New Baltimore Police Commissioner Michael Harrison announced Monday he was thinning out command staff and restructuring the department.
Harrison’s plan divides the department into four bureaus: Administration, Operations, and two newly formed bureaus of Compliance and Public Integrity. Each will be led by a deputy commissioner.
The new structure reduces the number of colonels from four to two and lieutenant colonel positions from seven to four.
“These moves are an important first step towards making the Baltimore Police Department a more efficient, effective and responsive organization. We simply had too many people in high-ranking positions without an appropriate span of control to justify their rank,” Harrison said in a statement. “Moving forward, I will continue to evaluate BPD’s structure and capacity. More changes will be necessary, but we have begun building an effective structure for the Department and putting the right people in the right places.”
Harrison has been interviewing the nearly 40 command staff members and has said he is actively looking to recruit candidates from outside the department to rebuild the department’s command staff. At least three jobs — chief financial officer, chief technology officer and police academy academic director — have been listed with national law enforcement groups.
Several high-ranking officials appointed under previous Commissioner Darryl De Sousa have left the department in recent weeks.
Andre Bonaparte, the former deputy commissioner of operations; Robert Smith, chief of special operations; and David Cali, the head of the Baltimore Police Department’s Office of Professional Responsibility recently left.

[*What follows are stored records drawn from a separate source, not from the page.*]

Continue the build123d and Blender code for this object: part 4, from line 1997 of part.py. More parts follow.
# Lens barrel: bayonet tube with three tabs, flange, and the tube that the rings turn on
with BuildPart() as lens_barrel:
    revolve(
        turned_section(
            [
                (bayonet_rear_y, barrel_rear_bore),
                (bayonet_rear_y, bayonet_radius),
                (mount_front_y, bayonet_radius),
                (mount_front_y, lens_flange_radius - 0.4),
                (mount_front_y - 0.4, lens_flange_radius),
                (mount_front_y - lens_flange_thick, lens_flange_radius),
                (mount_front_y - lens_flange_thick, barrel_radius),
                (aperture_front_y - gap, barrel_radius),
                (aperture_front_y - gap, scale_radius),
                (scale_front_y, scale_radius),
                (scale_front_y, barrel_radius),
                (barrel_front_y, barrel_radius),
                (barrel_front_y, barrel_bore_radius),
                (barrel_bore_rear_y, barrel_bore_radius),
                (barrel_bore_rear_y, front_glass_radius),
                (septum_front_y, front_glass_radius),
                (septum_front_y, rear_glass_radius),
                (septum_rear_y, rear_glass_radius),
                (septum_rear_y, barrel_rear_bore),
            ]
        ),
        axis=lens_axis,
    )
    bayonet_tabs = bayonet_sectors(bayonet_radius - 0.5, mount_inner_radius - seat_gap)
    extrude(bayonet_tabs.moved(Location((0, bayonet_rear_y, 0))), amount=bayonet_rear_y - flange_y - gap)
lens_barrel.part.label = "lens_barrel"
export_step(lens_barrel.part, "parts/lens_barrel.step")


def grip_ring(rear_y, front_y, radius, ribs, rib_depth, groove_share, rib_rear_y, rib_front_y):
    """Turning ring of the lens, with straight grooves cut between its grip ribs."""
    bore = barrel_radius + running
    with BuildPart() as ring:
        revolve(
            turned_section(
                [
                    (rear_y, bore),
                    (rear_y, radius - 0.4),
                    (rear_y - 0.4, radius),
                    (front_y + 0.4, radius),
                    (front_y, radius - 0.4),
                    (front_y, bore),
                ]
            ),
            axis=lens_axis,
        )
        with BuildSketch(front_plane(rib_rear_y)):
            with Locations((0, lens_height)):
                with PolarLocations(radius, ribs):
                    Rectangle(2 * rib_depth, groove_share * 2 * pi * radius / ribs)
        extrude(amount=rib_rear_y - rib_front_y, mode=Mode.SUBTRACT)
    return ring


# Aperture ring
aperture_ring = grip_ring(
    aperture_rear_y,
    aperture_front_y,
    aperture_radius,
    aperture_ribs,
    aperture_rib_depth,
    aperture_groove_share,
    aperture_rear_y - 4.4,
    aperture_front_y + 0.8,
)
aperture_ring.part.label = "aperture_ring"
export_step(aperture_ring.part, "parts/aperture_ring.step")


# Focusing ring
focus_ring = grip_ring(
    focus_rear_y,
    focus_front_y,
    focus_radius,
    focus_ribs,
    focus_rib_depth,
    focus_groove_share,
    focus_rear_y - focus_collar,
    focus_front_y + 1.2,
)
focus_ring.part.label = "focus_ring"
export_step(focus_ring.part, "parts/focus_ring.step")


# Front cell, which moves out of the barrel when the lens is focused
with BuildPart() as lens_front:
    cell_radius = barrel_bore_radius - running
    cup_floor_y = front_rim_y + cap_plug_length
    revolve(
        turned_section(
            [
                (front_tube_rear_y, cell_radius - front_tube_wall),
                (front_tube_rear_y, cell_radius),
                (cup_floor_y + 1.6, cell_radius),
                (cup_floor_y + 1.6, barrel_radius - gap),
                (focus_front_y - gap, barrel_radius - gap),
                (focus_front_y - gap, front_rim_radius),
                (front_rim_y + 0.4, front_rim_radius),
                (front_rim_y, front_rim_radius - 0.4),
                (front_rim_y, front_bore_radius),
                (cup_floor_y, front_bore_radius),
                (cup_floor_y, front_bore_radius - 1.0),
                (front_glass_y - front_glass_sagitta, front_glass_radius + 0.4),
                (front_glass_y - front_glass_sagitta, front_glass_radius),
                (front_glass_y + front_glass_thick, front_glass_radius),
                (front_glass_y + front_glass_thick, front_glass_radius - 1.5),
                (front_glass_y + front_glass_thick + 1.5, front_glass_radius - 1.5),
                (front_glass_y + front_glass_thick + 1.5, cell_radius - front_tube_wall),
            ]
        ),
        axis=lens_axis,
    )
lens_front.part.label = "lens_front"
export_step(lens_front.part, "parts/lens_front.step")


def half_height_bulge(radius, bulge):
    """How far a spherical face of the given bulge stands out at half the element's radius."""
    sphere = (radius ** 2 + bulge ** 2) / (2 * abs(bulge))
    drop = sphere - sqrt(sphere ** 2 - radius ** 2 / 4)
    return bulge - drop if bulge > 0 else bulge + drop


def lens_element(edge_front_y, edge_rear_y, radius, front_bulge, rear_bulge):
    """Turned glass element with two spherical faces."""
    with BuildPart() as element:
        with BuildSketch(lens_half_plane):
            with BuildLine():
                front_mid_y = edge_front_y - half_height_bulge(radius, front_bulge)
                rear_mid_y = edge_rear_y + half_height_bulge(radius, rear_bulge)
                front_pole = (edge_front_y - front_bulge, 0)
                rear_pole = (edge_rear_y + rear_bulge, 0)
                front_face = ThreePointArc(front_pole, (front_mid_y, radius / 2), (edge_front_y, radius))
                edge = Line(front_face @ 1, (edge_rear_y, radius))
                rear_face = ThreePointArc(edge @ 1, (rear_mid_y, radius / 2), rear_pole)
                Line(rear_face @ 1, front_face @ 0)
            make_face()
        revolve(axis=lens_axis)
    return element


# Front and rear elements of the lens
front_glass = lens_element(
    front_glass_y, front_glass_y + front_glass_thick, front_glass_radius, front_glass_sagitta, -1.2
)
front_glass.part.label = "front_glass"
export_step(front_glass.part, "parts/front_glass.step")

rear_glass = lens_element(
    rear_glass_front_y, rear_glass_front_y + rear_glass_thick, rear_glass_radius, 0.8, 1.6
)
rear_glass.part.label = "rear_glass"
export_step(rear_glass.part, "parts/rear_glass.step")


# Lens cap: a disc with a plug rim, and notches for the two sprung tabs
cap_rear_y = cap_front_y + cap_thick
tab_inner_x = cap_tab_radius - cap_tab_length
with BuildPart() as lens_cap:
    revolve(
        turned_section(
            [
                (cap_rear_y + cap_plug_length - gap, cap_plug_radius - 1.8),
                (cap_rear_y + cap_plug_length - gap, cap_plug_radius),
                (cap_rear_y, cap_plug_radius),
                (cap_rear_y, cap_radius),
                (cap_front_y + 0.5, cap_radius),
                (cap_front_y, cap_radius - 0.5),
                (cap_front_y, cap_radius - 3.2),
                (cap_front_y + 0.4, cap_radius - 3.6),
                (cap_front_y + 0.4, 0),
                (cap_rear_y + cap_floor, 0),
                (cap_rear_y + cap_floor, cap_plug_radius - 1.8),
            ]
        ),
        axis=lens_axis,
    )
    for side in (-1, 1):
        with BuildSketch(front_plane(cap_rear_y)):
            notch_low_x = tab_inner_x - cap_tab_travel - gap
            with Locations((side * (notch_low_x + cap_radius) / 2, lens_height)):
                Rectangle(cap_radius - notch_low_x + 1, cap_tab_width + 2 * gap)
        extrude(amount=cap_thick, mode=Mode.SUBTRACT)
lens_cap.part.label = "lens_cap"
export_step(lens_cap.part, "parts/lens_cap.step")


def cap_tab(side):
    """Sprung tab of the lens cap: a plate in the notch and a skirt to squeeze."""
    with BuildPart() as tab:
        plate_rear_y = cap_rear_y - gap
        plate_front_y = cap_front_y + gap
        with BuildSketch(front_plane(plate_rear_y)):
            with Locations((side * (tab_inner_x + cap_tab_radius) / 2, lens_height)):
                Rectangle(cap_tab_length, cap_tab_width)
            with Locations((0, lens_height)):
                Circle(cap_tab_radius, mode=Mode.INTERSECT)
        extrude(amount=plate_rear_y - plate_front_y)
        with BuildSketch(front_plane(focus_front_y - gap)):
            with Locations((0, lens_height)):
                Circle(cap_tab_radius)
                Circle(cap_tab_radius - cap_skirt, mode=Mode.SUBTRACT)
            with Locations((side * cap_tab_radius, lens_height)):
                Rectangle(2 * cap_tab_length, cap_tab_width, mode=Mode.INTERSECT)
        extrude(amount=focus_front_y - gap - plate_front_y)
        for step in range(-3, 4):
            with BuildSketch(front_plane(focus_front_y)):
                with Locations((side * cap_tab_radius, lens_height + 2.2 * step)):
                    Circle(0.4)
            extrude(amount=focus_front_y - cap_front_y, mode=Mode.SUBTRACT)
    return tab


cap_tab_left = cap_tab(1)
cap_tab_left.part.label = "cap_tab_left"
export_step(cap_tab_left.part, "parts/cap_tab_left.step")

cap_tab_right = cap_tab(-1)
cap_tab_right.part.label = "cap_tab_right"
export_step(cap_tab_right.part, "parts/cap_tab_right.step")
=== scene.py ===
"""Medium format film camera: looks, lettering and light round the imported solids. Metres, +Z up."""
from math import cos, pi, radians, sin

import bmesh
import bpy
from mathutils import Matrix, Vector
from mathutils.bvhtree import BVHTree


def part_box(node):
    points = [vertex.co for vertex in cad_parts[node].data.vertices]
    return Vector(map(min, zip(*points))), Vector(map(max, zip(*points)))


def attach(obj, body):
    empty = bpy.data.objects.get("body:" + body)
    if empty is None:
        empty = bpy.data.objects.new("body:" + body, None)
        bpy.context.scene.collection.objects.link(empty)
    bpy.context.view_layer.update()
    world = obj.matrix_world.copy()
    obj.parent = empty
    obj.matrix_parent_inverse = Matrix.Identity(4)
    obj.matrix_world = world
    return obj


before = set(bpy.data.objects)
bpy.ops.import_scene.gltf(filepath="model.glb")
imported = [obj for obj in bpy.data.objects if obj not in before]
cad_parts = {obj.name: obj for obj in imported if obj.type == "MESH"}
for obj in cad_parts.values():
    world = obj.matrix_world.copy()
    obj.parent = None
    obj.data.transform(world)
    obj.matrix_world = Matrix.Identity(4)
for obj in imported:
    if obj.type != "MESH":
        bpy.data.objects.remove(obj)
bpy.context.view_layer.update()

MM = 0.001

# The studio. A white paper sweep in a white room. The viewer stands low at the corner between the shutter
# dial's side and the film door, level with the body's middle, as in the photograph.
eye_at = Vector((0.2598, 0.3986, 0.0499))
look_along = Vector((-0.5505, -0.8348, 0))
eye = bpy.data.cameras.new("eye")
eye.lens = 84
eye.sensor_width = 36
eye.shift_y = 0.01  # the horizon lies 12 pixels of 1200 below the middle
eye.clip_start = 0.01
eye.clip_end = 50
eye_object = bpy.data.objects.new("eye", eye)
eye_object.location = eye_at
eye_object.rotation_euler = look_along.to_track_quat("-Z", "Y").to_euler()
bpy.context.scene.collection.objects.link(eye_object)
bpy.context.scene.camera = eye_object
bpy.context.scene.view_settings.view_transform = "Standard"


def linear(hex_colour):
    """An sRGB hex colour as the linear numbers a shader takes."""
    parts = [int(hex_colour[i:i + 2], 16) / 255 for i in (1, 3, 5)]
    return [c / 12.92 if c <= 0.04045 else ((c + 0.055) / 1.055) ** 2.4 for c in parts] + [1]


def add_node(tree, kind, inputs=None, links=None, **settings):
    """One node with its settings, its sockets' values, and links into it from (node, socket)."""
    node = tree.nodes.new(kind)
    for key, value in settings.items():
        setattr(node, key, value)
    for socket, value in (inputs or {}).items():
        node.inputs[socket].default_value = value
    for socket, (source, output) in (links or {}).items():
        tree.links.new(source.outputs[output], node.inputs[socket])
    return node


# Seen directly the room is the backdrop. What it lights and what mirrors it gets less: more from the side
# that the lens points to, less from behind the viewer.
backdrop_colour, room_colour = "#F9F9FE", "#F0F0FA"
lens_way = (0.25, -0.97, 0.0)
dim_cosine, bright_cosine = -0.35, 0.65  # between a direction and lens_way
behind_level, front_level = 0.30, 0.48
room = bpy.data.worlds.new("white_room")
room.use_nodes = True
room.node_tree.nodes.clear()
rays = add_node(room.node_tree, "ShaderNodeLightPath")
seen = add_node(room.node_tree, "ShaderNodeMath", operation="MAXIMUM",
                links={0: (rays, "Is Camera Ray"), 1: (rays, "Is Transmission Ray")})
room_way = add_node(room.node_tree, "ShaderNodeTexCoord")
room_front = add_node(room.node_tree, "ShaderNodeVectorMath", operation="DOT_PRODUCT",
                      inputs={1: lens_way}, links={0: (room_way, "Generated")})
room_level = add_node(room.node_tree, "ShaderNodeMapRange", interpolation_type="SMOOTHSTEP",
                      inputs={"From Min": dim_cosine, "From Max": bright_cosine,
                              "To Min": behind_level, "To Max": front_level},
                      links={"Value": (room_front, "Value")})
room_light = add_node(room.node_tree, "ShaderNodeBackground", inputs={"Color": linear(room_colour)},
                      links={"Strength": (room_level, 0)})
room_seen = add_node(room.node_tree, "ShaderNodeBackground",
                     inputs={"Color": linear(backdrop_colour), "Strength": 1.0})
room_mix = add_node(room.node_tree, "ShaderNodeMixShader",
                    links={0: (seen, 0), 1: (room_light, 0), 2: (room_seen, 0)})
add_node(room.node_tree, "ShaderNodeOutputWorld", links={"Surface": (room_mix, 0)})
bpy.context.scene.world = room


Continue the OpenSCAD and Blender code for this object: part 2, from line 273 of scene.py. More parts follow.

Gary Tuggle, who previously served as interim commissioner, left the department after Harrison came to Baltimore.
Previously, the police department included a support services bureau that included community collaboration, science and management services, and recruitment. Acting Deputy Commissioner Melvin Russell oversaw the support services bureau. It’s unclear what his status is with the department. Russell declined to comment Monday.
There was also an operations bureau that included patrol, special operations like tactical and traffic, and criminal investigations. Bonaparte headed the bureau. A spokesman said the position has not yet been filled.
The Community Collaboration Division also will move under the Chief of Patrol’s office, where it will be led by Lt. Colonel Sheree Briscoe. She previously headed a neighborhood coordination program, which was also under patrol.
Jim Gillis, the previous chief of staff, will become the deputy commissioner of administration.
“Jim’s wide range of skills and experiences, his deep knowledge of the Baltimore Police Department, and his passion for making Baltimore a better and safer city lend themselves perfectly to the position of Deputy Commissioner of Administration,” Harrison said.
Harrison brought Eric Melancon, who was his chief of staff at the New Orleans Police Department to serve as his chief of staff in Baltimore. He started work in Baltimore on Monday.
Deputy Commissioner Danny Murphy, who will lead the newly created Compliance Bureau overseeing the consent decree reforms, began work last week. He, too, worked alongside Harrison at the New Orleans department.
“Eric and Danny were key members of my team that helped transform the New Orleans Police Department into a better run and nationally recognized organization have been successful in significantly reducing crime and improving NOPD’s relationship with residents,” Harrison said. “I have every expectation that they will help produce the same results here in Baltimore.”
Baltimore Police spokesman Matt Jablow declined to detail additional changes surrounding the colonels and lieutenant colonels.
According to recent data provided to the City Council, the department has four colonels and seven lieutenant colonels. A recent organizational chart identifies the lieutenant colonels as Briscoe; Margaret Barillaro, who oversees recruitment, training and officer wellness; Kevin Jones, Dion Hatchett and Robert Jackson, who serve in patrol; Donald Bauer of anti-crime and federal task forces; and LaTonya Lewis of operation services.
The colonels include Russell; Richard Worley of the neighborhood patrol division; Byron Conaway of the Criminal Investigation Division; and Robert Smith of the Special Operations Division.
Those in command staff whose positions are eliminated could leave the department or choose to stay but at a lower rank.